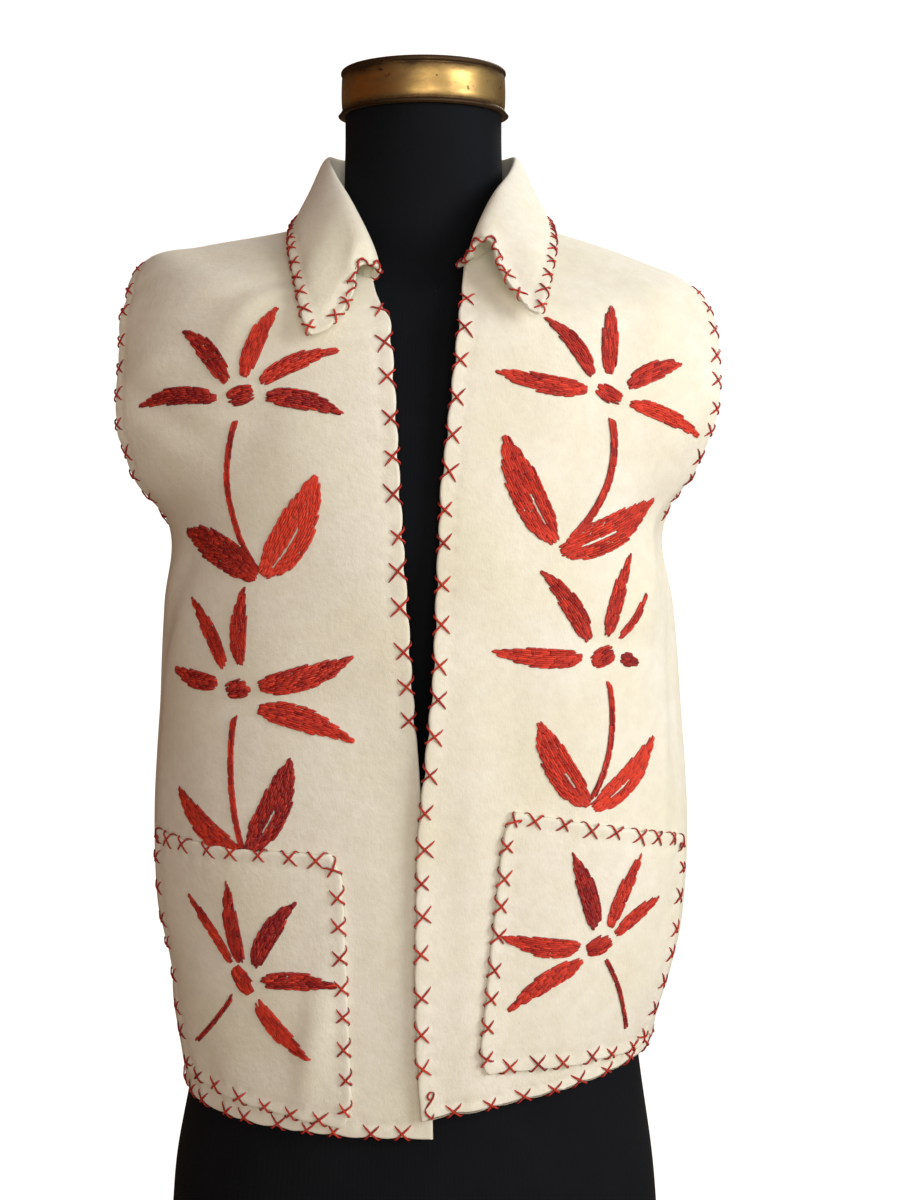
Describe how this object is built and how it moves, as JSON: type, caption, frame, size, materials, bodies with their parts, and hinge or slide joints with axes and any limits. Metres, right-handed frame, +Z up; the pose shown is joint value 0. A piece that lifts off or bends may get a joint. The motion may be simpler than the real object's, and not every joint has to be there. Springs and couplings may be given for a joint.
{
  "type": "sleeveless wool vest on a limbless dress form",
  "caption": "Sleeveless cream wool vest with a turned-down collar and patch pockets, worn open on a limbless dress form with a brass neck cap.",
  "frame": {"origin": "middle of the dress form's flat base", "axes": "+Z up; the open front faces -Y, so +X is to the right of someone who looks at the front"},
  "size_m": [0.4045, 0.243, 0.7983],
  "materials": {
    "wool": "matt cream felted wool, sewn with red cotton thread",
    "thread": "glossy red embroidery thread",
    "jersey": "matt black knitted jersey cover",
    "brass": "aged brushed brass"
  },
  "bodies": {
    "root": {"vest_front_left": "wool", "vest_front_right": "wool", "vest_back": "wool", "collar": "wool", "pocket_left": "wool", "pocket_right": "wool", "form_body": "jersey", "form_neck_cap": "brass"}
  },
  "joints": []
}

## Stated task
Copy all of the data exactly.

## Result
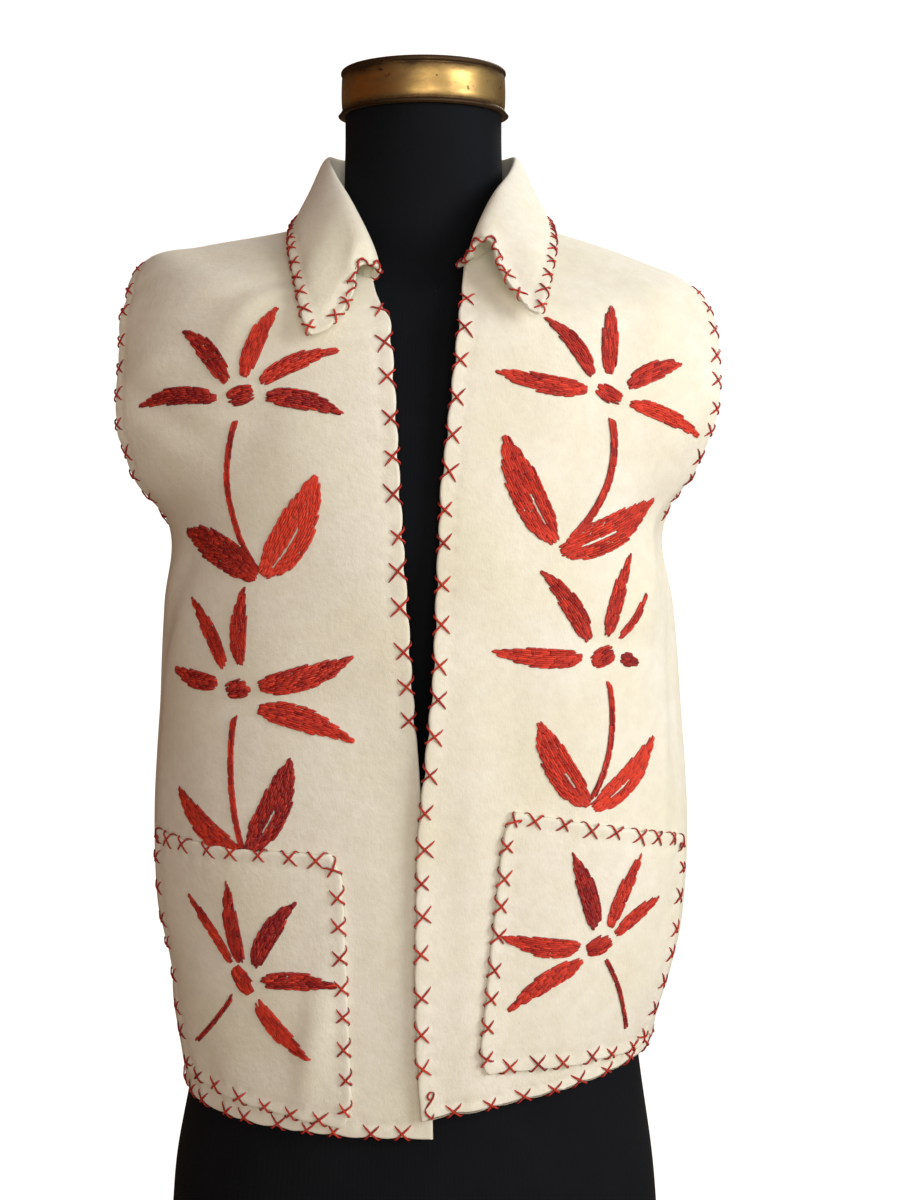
Describe how this object is built and how it moves, as JSON: type, caption, frame, size, materials, bodies with their parts, and hinge or slide joints with axes and any limits. Metres, right-handed frame, +Z up; the pose shown is joint value 0. A piece that lifts off or bends may get a joint. The motion may be simpler than the real object's, and not every joint has to be there. Springs and couplings may be given for a joint.
{
  "type": "sleeveless wool vest on a limbless dress form",
  "caption": "Sleeveless cream wool vest with a turned-down collar and patch pockets, worn open on a limbless dress form with a brass neck cap.",
  "frame": {"origin": "middle of the dress form's flat base", "axes": "+Z up; the open front faces -Y, so +X is to the right of someone who looks at the front"},
  "size_m": [0.4045, 0.243, 0.7983],
  "materials": {
    "wool": "matt cream felted wool, sewn with red cotton thread",
    "thread": "glossy red embroidery thread",
    "jersey": "matt black knitted jersey cover",
    "brass": "aged brushed brass"
  },
  "bodies": {
    "root": {"vest_front_left": "wool", "vest_front_right": "wool", "vest_back": "wool", "collar": "wool", "pocket_left": "wool", "pocket_right": "wool", "form_body": "jersey", "form_neck_cap": "brass"}
  },
  "joints": []
}